Du côté des élèves, on distingue d’abord une difficulté pour les élèves, filles et garçons, à s’évaluer correctement. Et plus précisément, les élèves évalué-e-s comme en réussite ont tendance à minimiser leurs résultats, et dans le cas d’élèves évalué-e-s moyen-nes, ou en difficulté, ils et elles ont tendances à se surestimer. Le lien entre l’ennui et le niveau scolaire n’est pas aussi systématique que chez les enseignan-t-e-s pour les élèves, qui réalisent plutôt un lien entre leur ennui, même s’il est rare, et la fin d’un exercice, donc sur un mode plutôt ponctuel et partagé (attente suite à la réussite ou non de l’exercice). En revanche, ils et elles font un lien entre le niveau scolaire et l’ennui lorsqu’il s’agit de camarades observé-e-s. Cela pourrait laisser supposer qu’il y a une transmission progressive, et c’est encore plus vrai lorsque l’on fait référence à la variable genrée, qui active clairement une différenciation de la part des élèves. Il s’agit pour les élèves d’un système d’explication stable dans le monde scolaire, plus stable semble-t-il que le niveau scolaire.

Nous l’avons constaté, l’ennui corrélé au sexe de l’élève est contesté de la part des enseignant-e-s par l’intermédiaire de justifications en termes de traits de personnalité, donc partagé par toutes et tous. Pour autant, faire référence à un trait de caractère ou de personnalité pose également quelques souci dans le champ éducatif, puisque dans la mesure où il est en lien avec la position scolaire de l’élève, cela implique donc qu’ils et elles font référence à un système d’explication proche de l’innéisme. Cela met donc bien en avant la complexité de cet objet. De la part des élèves, une distinction est opérée, sur le même modèle que décrit précédemment, c’est-à-dire en prenant appui sur des connaissances « stables », qui sont les différences fille/ garçon. Pour autant, comme nous l’avons constaté, les enseignant-e-s ont le même type de raisonnement, en s’appuyant sur une donnée « stable » qu’est l’expérience professionnelle. On pourrait donc dire que cet argument est une donnée empirique, rentrant en opposition avec les connaissances théoriques acquises par la formation et les textes officiels.

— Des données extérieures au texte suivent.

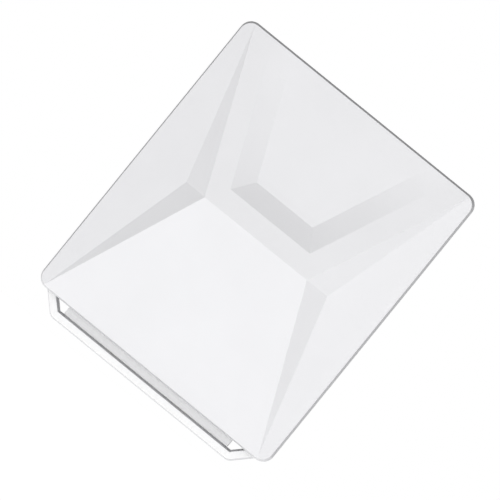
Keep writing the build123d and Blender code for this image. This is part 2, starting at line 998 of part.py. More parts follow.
with BuildPart() as vent_plug:
    with BuildSketch(backing(housing_back_front)):
        with Locations((-vent_spot[0], vent_spot[1])):
            Circle(vent_cap_radius)
    extrude(amount=vent_cap_height)
    chamfer(vent_plug.faces().sort_by(Axis.Y)[-1].edges(), length=vent_cap_chamfer)
    with BuildSketch(facing(housing_back_front)):
        with Locations(vent_spot):
            Circle(vent_stem_radius)
    extrude(amount=housing_wall + vent_stem_end)
    with BuildSketch(facing(housing_back_front)):
        with Locations(vent_spot):
            Circle(vent_stem_radius - vent_stem_wall)
    extrude(amount=housing_wall + vent_stem_end, mode=Mode.SUBTRACT)
finish(vent_plug.part, "vent_plug")

ground_washer = rings(
    backing(housing_back_front),
    [(-ground_spot[0], ground_spot[1])],
    ground_washer_radius,
    m5_radius + screw_clearance,
    ground_washer_thickness,
)
finish(ground_washer, "ground_washer")

ground_screw = hex_bolts(
    facing(housing_back_front - ground_washer_thickness),
    [ground_spot],
    m5_radius,
    ground_screw_length,
    ground_screw_flats,
    ground_screw_head,
)
finish(ground_screw, "ground_screw")

# ---------------------------------------------------------------- tilt bracket

slot_arc = CenterArc(
    (pivot_front, pivot_z),
    lock_radius,
    -90 - slot_half_sweep,
    2 * slot_half_sweep,
    mode=Mode.PRIVATE,
)
slot_ends = [slot_arc.position_at(0), slot_arc.position_at(1)]
ear_root_half = bracket_height / 2 - bracket_ear_margin

with BuildPart() as tilt_bracket:
    with BuildSketch(facing(plate_back_front)):
        RectangleRounded(bracket_width, bracket_height, bracket_corner_radius)
        with Locations(*bracket_spots):
            Circle(m5_radius + screw_clearance, mode=Mode.SUBTRACT)
    extrude(amount=bracket_thickness)
    for ear_x in (inner_ear_outside, -inner_ear_inside):
        with BuildSketch(upright(ear_x)):
            with Locations((plate_back_front - ear_root / 2, 0)):
                Rectangle(ear_root, 2 * ear_root_half)
            with Locations((pivot_front, pivot_z)):
                Circle(ear_pivot_radius)
            with Locations(*slot_ends):
                Circle(slot_lobe_radius)
            make_hull()
        extrude(amount=ear_thickness)
    with BuildSketch(upright(inner_ear_outside)):
        with Locations((pivot_front, pivot_z)):
            Circle(m8_radius + pivot_clearance)
        SlotArc(slot_arc, 2 * (m8_radius + bolt_clearance))
    extrude(amount=2 * inner_ear_outside, mode=Mode.SUBTRACT)
finish(tilt_bracket.part, "tilt_bracket")

bracket_screws = socket_screws(
    facing(plate_back_front),
    bracket_spots,
    m5_radius,
    bracket_thickness + housing_wall + inner_boss_height - bracket_screw_margin,
    m5_head_radius,
    m5_head_height,
)
finish(bracket_screws, "bracket_screws")

# ---------------------------------------------------------------- pole bracket

saddle_depth = saddle_front - clamp_gap / 2

with BuildPart() as pole_bracket:
    with BuildSketch(Plane.XY.offset(-clamp_height / 2)):
        with Locations((0, -(saddle_front + clamp_gap / 2) / 2)):
            Rectangle(clamp_width, saddle_depth)
        Circle(pole_radius, mode=Mode.SUBTRACT)
    extrude(amount=clamp_height)
    for corner_edges in (
        pole_bracket.edges().filter_by(Axis.Z).group_by(Axis.X)[0],
        pole_bracket.edges().filter_by(Axis.Z).group_by(Axis.X)[-1],
    ):
        fillet(corner_edges, radius=cast_corner_radius)
    for ear_x in (outer_ear_outside, -outer_ear_inside):
        with BuildSketch(upright(ear_x)):
            with Locations((saddle_front - ear_root / 2, 0)):
                Rectangle(ear_root, clamp_height - 2 * saddle_ear_margin)
            with Locations((pivot_front, pivot_z)):
                Circle(ear_pivot_radius)
            with Locations((pivot_front, lock_z)):
                Circle(ear_lock_radius)
            make_hull()
        extrude(amount=ear_thickness)
    with BuildSketch(upright(outer_ear_outside)):
        with Locations((pivot_front, pivot_z), (pivot_front, lock_z)):
            Circle(m8_radius + screw_clearance)
    extrude(amount=2 * outer_ear_outside, mode=Mode.SUBTRACT)
    with BuildSketch(facing(clamp_gap / 2)):
        with Locations(*clamp_spots):
            Circle(m8_radius + bolt_clearance)
    extrude(amount=saddle_depth, mode=Mode.SUBTRACT)
finish(pole_bracket.part, "pole_bracket")

washer_bore = m8_radius + bolt_clearance
inner_washer_x = inner_ear_inside - face_clearance - m8_washer_thickness
bolt_seat_x = outer_ear_outside + m8_washer_thickness
tilt_bolt_length = bolt_seat_x - inner_washer_x + m8_nut_height + tilt_bolt_end

for title, spot_z in (("pivot", pivot_z), ("lock", lock_z)):
    spot = [(pivot_front, spot_z)]
    tilt_bolts = hex_bolts(
        upright(bolt_seat_x), spot, m8_radius, tilt_bolt_length, m8_flats, m8_head_height
    )
    finish(both_sides(tilt_bolts), f"{title}_bolts")
    with BuildPart() as tilt_washers:
        for washer_x in (bolt_seat_x, inner_washer_x + m8_washer_thickness):
            add(
                rings(
                    upright(washer_x),
                    spot,
                    m8_washer_radius,
                    washer_bore,
                    m8_washer_thickness,
                )
            )
    finish(both_sides(tilt_washers.part), f"{title}_washers")
    tilt_nuts = hex_nuts(
        upright(inner_washer_x), spot, m8_flats, m8_radius, m8_nut_height
    )
    finish(both_sides(tilt_nuts), f"{title}_nuts")

clamp_bolts = hex_bolts(
    backing(saddle_front),
    clamp_spots,
    m8_radius,
    saddle_front + clamp_bolt_end,
    m8_flats,
    m8_head_height,
)
finish(clamp_bolts, "clamp_bolts")

# ---------------------------------------------------------------- clamp jaw

with BuildPart() as clamp_jaw:
    with BuildSketch(Plane.XY.offset(-clamp_height / 2)):
        with Locations((0, (jaw_back + clamp_gap / 2) / 2)):
            Rectangle(clamp_width, jaw_back - clamp_gap / 2)
        Circle(pole_radius, mode=Mode.SUBTRACT)
    extrude(amount=clamp_height)
    for corner_edges in (
        clamp_jaw.edges().filter_by(Axis.Z).group_by(Axis.X)[0],
        clamp_jaw.edges().filter_by(Axis.Z).group_by(Axis.X)[-1],
    ):
        fillet(corner_edges, radius=cast_corner_radius)
    with BuildSketch(backing(-clamp_gap / 2)):
        with Locations(*clamp_spots):
            Circle(washer_bore)
    extrude(amount=jaw_back - clamp_gap / 2, mode=Mode.SUBTRACT)
finish(clamp_jaw.part, "clamp_jaw")

clamp_washers = rings(
    backing(-jaw_back), clamp_spots, m8_washer_radius, washer_bore, m8_washer_thickness
)
finish(clamp_washers, "clamp_washers")

clamp_nuts = hex_nuts(
    backing(-jaw_back - m8_washer_thickness), clamp_spots, m8_flats, washer_bore, m8_nut_height
)
finish(clamp_nuts, "clamp_nuts")
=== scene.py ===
"""Visual model of an enclosed panel antenna on a tilting pole clamp.

All lengths are metres in the frame of the packed parts: +Z is up, -Y is the front, the origin
is on the pole's axis. A "front" value is a distance from the pole's axis, so y = -front.
"""

import json
import math

import bmesh
import bpy
import numpy as np
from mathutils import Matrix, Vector

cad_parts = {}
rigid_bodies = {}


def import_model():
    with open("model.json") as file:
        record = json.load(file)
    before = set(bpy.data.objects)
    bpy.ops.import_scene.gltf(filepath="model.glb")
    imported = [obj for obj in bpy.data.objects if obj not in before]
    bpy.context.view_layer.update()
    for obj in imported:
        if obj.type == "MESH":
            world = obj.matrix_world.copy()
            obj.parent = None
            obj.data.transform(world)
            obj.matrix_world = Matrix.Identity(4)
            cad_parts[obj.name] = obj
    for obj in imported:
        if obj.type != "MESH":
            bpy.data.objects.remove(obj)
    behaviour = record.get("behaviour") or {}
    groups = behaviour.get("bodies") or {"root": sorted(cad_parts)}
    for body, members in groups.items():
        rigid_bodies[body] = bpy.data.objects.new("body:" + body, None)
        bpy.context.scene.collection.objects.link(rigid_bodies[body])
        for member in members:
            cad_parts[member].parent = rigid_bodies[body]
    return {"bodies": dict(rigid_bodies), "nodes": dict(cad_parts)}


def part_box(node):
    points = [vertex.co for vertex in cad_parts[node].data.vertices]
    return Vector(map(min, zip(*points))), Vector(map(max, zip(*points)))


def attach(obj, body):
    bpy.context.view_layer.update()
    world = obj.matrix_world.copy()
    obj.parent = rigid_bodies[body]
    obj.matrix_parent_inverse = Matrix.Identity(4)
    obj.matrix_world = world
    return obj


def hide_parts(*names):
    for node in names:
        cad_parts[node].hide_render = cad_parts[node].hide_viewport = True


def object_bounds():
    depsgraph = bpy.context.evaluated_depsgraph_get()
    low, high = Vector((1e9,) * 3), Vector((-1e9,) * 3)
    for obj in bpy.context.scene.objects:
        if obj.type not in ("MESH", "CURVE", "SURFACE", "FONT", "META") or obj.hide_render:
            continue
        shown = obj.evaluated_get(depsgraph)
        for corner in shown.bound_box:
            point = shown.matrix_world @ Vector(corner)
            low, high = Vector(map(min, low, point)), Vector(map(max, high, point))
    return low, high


bl_info = {
    "name": "Panel antenna",
    "version": (1, 0, 0),
    "blender": (4, 5, 0),
    "location": "3D View > Sidebar > Antenna",
    "description": "Builds the pieces, finishes and studio of a panel antenna on its packed frame",
    "category": "Add Mesh",
}

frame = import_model()
cad_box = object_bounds()
MM = 0.001
QUARTER = math.pi / 2


def cad_span(node, axis):
    """Lowest and highest value of a packed node along one axis."""
    low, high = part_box(node)
    return float(low[axis]), float(high[axis])


def linear(code):
    """Linear RGB of an sRGB hex code: the dark end is divided, the rest follows a 2.4 power."""
    level = np.array([int(code[i : i + 2], 16) for i in (0, 2, 4)]) / 255
    values = np.where(level <= 0.04045, level / 12.92, ((level + 0.055) / 1.055) ** 2.4)
    return tuple(float(v) for v in values)

# ---- sizes and colours


def length(name, description, millimetres):
    """A property for a length, given in millimetres and kept in metres."""
    return bpy.props.FloatProperty(
        name=name,
        description=description,
        default=millimetres * MM,
        min=0.0,
        precision=5,
        subtype="DISTANCE",
        unit="LENGTH",
    )


def turn(name, description, degrees):
    """A property for an angle, given in degrees and kept in radians."""
    return bpy.props.FloatProperty(
        name=name,
        description=description,
        default=math.radians(degrees),
        subtype="ANGLE",
        unit="ROTATION",
    )


def colour(name, description, code):
    """A property for a colour, given as an sRGB hex code."""
    return bpy.props.FloatVectorProperty(
        name=name,
        description=description,
        default=linear(code),
        min=0.0,
        max=1.0,
        subtype="COLOR",
    )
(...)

On distingue un autre système explicatif, extrêmement récurrent dans le monde éducatif, autour notamment de l’explication de l’échec scolaire mis en évidence par Gosling (1992) : l’explication par des données extérieures à l’école, lieu d’égalité, et indépendantes de l’enseignant-e, en fonction du milieu social de l’élève. Ce type de discours est très présent face à l’ennui, qui devient alors non plus une donnée personnologisante, mais sociale. Il est fait référence aux théories sociologiques, et notamment autour du « handicap socioculturel » (Charlot, 1997). On distingue une autre stratégie équivalente, qui prend cette fois appui sur des données « psychologisantes », avec comme source d’ennui la dépression, un déficit de capacités cognitives et notamment attentionnelles, ou neurologiques.

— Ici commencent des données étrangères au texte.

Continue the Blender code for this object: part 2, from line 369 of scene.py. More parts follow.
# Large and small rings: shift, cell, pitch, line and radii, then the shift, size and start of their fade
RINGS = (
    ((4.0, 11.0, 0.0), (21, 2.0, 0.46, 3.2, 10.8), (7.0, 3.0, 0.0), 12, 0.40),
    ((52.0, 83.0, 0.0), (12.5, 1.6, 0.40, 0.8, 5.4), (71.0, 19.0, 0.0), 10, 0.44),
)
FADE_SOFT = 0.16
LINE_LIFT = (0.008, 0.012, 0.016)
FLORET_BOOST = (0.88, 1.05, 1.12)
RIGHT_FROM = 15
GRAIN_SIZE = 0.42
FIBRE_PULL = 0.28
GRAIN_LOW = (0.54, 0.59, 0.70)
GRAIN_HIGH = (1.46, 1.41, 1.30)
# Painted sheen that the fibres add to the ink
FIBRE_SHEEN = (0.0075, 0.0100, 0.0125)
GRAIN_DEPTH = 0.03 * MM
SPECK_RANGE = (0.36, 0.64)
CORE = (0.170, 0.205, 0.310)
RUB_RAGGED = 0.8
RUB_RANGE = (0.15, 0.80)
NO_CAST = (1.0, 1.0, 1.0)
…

Il s’agit donc de stratégies à la fois de désengagement, mais aussi de protection de la part des enseignant-e-s, qui même si cela fait varier les sources de l’ennui, ont les mêmes conséquences qu’une explication personnologisante. Et plus précisément, il semble que par l’activation de l’ennui, effectivement, l’échec est relié à des causes externes ; et à l’inverse, une trop forte réussite est reliée à des représentations innéistes telles qu’être « précoce », « brillant », « surdoué ».

Contrairement à ce que l’on aurait pu penser, et notamment en prenant comme point de référence l’ennui à l’adolescence au lycée (Huguet, 1984 ; Leloup, 2003 ; Nizet et Hiernaux, 1984), on ne trouve pas réellement de correspondance de représentations. L’ennui chez les enseignant-e-s de lycée permet une « protection narcissique », que l’on retrouve chez les élèves (Leloup, 2003). C’est aussi le cas d’élèves issu-e-s de sections peu valorisées socialement (Huguet, 1984).

En classe de primaire, il se dégage bien ce même phénomène de protection, comme nous l’avons souligné, que l’on pourrait assimiler à une stratégie défensive : ce métier en particulier ne permet pas l’ennui. En revanche, on retrouve bien ce système d’opposition, où l’ennui est envisageable voire souhaité, mais chez soi. Cette distinction n’est pas effective chez les élèves, qui ont bien intégré l’idée que l’ennui est mal, mais il l’est aussi bien à l’école, que dans la cour de récréation ou chez soi. Lorsqu’il est jugé positif, c’est qu’il est envisagé comme une pause, un repos, mais valable selon différents contextes. On pourrait alors penser qu’à l’école primaire, l’ennui est encore en train d’être transmis, appris, comme phénomène appartenant à la classe et au rythme scolaire (Perrenoud, 2004). En effet, on peut distinguer un système de transmission entre le discours des enseignant-e-s et des élèves, comme par exemple avec la terminologie « rêvasser » : Natacha assimile l’ennui à la « rêvasserie », et notamment lorsqu’elle décrit Noémie. Et lorsque nous interrogeons Noémie ensuite, elle explique que lorsqu’elle s’ennuie en classe, elle « rêvasse ».

Il semblerait donc bien qu’il s’agisse d’un apprentissage de l’ennui en contexte, qui n’est pas encore complètement saisi en classe de primaire, on le constate notamment par rapport à la définition de l’ennui, pas complètement stable, mais pour autant les normes sont acquises : il ne faut pas s’ennuyer à l’école, mais travailler.